Esporádicas aparições em programas de televisão durante a década de 90 resgatam-na de um silêncio que nunca lhe foi inóspito. O derradeiro álbum, Tudo Passa, é editado em 2004, na sequência do livro Memórias de um Espermatozoide Irrequieto, o segundo da sua pena depois de Histórias do Fado, assinado com Ruben de Carvalho e José Manuel Osório, sob o tema Um Século de Fado. Em 2010, sofre três AVC que a deixam impossibilitada de tocar piano. Ato contínuo, deixa os palcos que ainda frequentava irregularmente.
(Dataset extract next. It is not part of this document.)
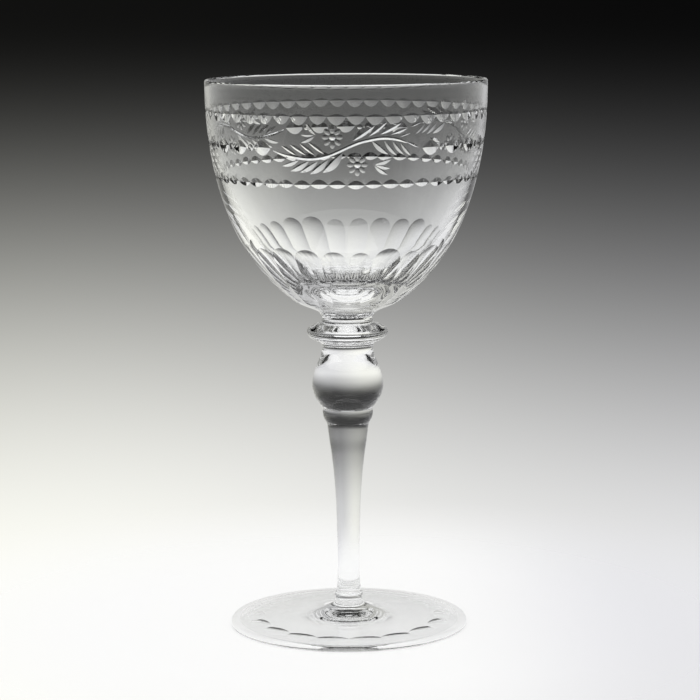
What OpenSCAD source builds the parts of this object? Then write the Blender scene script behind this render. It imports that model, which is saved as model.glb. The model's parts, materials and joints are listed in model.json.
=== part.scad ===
// A stemmed goblet of clear cut crystal: a blown bowl with wheel-cut ornament, a merese,
// a baluster knop, a drawn stem and a cut foot.
// Millimetres, +Z up, with the origin on the table at the centre of the foot.

/* [Bowl] */
// Outer diameter at the rim
rim_d = 90.4; // [84:0.2:98]
// Height of the bowl, from its joint with the merese to the rim
bowl_h = 77.4; // [72:0.2:86]
// Thickness of the wall at the rim
rim_wall = 1.2; // [1:0.1:1.5]
// Thickness of the wall, measured level, where the inside bends to its bottom
bend_wall = 3.2; // [2.8:0.1:3.6]
// Height above the joint at which the inside bends to its bottom
bend_h = 27.4; // [25:0.2:32]
// Solid glass under the inside of the bowl, measured from the joint
bowl_floor = 13; // [11:0.1:15]
// Fullness of the outside curve, where 2 is an ellipse
outer_fullness = 2.15; // [2.05:0.01:2.25]
// Diameter of the narrow neck under the bowl
neck_d = 16.4; // [14:0.2:18]
// Height of the hollow sweep from the neck into the bowl
neck_sweep = 6; // [5:0.1:6.6]

/* [Rings of olives] */
// Olive cuts in each ring
ring_olives = 48; // [36:2:56]
// Diameter of the wheel that cuts the rings
ring_wheel_d = 26; // [20:1:40]
// Drop from the rim to the sharp line of the upper ring
upper_ring_drop = 9.6; // [8:0.1:12]
// Height of an olive in the upper ring
upper_olive_h = 3.2; // [2.6:0.1:3.6]
// Share of that height above the sharp line
upper_olive_share = 0.3; // [0.25:0.05:0.5]
// Drop from the rim to the sharp line of the lower ring
lower_ring_drop = 30.6; // [28:0.1:33]
// Height of an olive in the lower ring
lower_olive_h = 3.2; // [2.6:0.1:4]
// Share of that height above the sharp line
lower_olive_share = 0.65; // [0.5:0.05:0.75]

/* [Chains of long olives] */
// Chains around the bowl
chains = 3; // [2:1:3]
// Olives in a chain
chain_olives = 5; // [3:1:6]
// Angle from one olive of a chain to the next
chain_pitch = 12; // [11:0.5:13]
// Drop from the rim to the chains
chain_drop = 19.5; // [18:0.1:21]
// Length of a chain olive
chain_olive_l = 6.6; // [5:0.1:7.4]
// Height of a chain olive
chain_olive_h = 4.8; // [3.6:0.1:5.4]
// Diameter of the wheel that cuts the chains
chain_wheel_d = 24; // [20:1:40]
// Diameter of a round dot between two olives
dot_d = 2.3; // [1.6:0.1:2.8]
// Depth of a dot
dot_depth = 0.5; // [0.3:0.05:0.7]

/* [Flutes] */
// Flutes around the lower bowl
flutes = 24; // [18:2:28]
// Drop from the rim to the arched tops of the flutes
flute_drop = 51.8; // [50:0.1:54]
// Height of the feet of the flutes above the bowl's joint
flute_foot_h = 7.2; // [6.8:0.1:8]
// Radius of the hollow across a flute
flute_hollow_r = 30; // [24:1:60]

/* [Merese] */
// Height of the merese with its two necks
merese_h = 9.8; // [8:0.1:13]
// Diameter over its edge
merese_d = 26.4; // [22:0.2:32]
// Height of its edge above the joint with the knop
merese_edge_h = 5.8; // [5:0.1:6.6]
// Radius of its rounded edge
merese_edge_r = 0.9; // [0.6:0.1:1.2]

/* [Knop] */
// Height of the knop
knop_h = 19.8; // [17:0.1:24]
// Largest diameter of the knop
knop_d = 23.2; // [20:0.2:28]
// Height of the widest place above the foot of the knop
knop_wide_h = 8.3; // [7:0.1:10]
// Diameter at its upper joint
knop_top_d = 16.6; // [14:0.2:18]
// Diameter at its lower joint
knop_low_d = 16.2; // [15:0.2:16.8]

/* [Ring under the knop] */
// Height of the ring
bead_h = 4; // [3:0.1:6]
// Largest diameter of the ring
bead_d = 16.8; // [16.4:0.2:18.4]

/* [Stem] */
// Length of the stem
stem_h = 55.2; // [40:0.2:75]
// Diameter at the top of the stem
stem_top_d = 14.2; // [12:0.2:15.4]
// Diameter at its thinnest
stem_thin_d = 7.1; // [6:0.1:9]
// Height of the thinnest place above the stem's lower end
stem_thin_h = 8; // [5:0.2:12]
// Diameter at its lower end
stem_low_d = 7.8; // [7.2:0.1:9]

/* [Base collar] */
// Height of the collar between stem and foot
collar_h = 5.9; // [5.4:0.1:8]
// Diameter over the collar's ring
collar_d = 9.4; // [9:0.1:11]
// Height of the collar's ring above the foot
collar_ring_h = 3.6; // [3.4:0.1:4]
// Diameter where the collar meets the foot
collar_low_d = 12; // [11:0.2:14]

/* [Foot] */
// Diameter of the foot
foot_d = 77.8; // [72:0.2:86]
// Height of the foot at its middle
foot_h = 5.9; // [5.2:0.1:7]
// Thickness of the foot at its edge
foot_edge = 1.8; // [1.4:0.1:2.4]
// Diameter of the raised middle of the foot
foot_swell_d = 29.4; // [26:0.2:34]
// Height of the foot where its raised middle begins
foot_swell_h = 3.6; // [3.2:0.1:4.2]
// Depth of the hollow under the foot at its middle
foot_hollow = 2; // [1.7:0.1:2.3]
// Depth of that hollow where the raised middle begins
foot_hollow_out = 1.6; // [1.2:0.1:1.7]
// Width of the flat ring that the goblet rests on
rest_w = 2; // [1:0.1:3]
// Olive cuts round the underside of the foot
foot_olives = 18; // [14:1:22]
// Distance from the axis to the middle of the foot's olives
foot_olive_r = 30.4; // [28:0.1:31]
// Width of a foot olive, measured outwards
foot_olive_w = 5.8; // [4:0.1:6.4]
// Diameter of the wheel that cuts the foot's olives
foot_wheel_d = 160; // [120:2:240]

/* [Hidden] */
$fn = 96;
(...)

Já afastada da vida pública, uma infeção respiratória levou-a de vez. «E esta pedra/ E este grito/ São a história d’aquilo que sou» dão agora ainda mais sentido à canção que a acompanhou até ao fim.
Marcelo Rebelo de Sousa lembrou-a pela carreira e pela «cidadã empenhada que também foi». Em nota publicada no site oficial da Presidência da República, pode ler-se que «a sua carreira compreende tanto as canções que a levaram por duas vezes ao Festival da Canção como um reportório politicamente interventivo, nomeadamente em colaboração com José Mário Branco, manifestação de uma cidadã empenhada que também foi».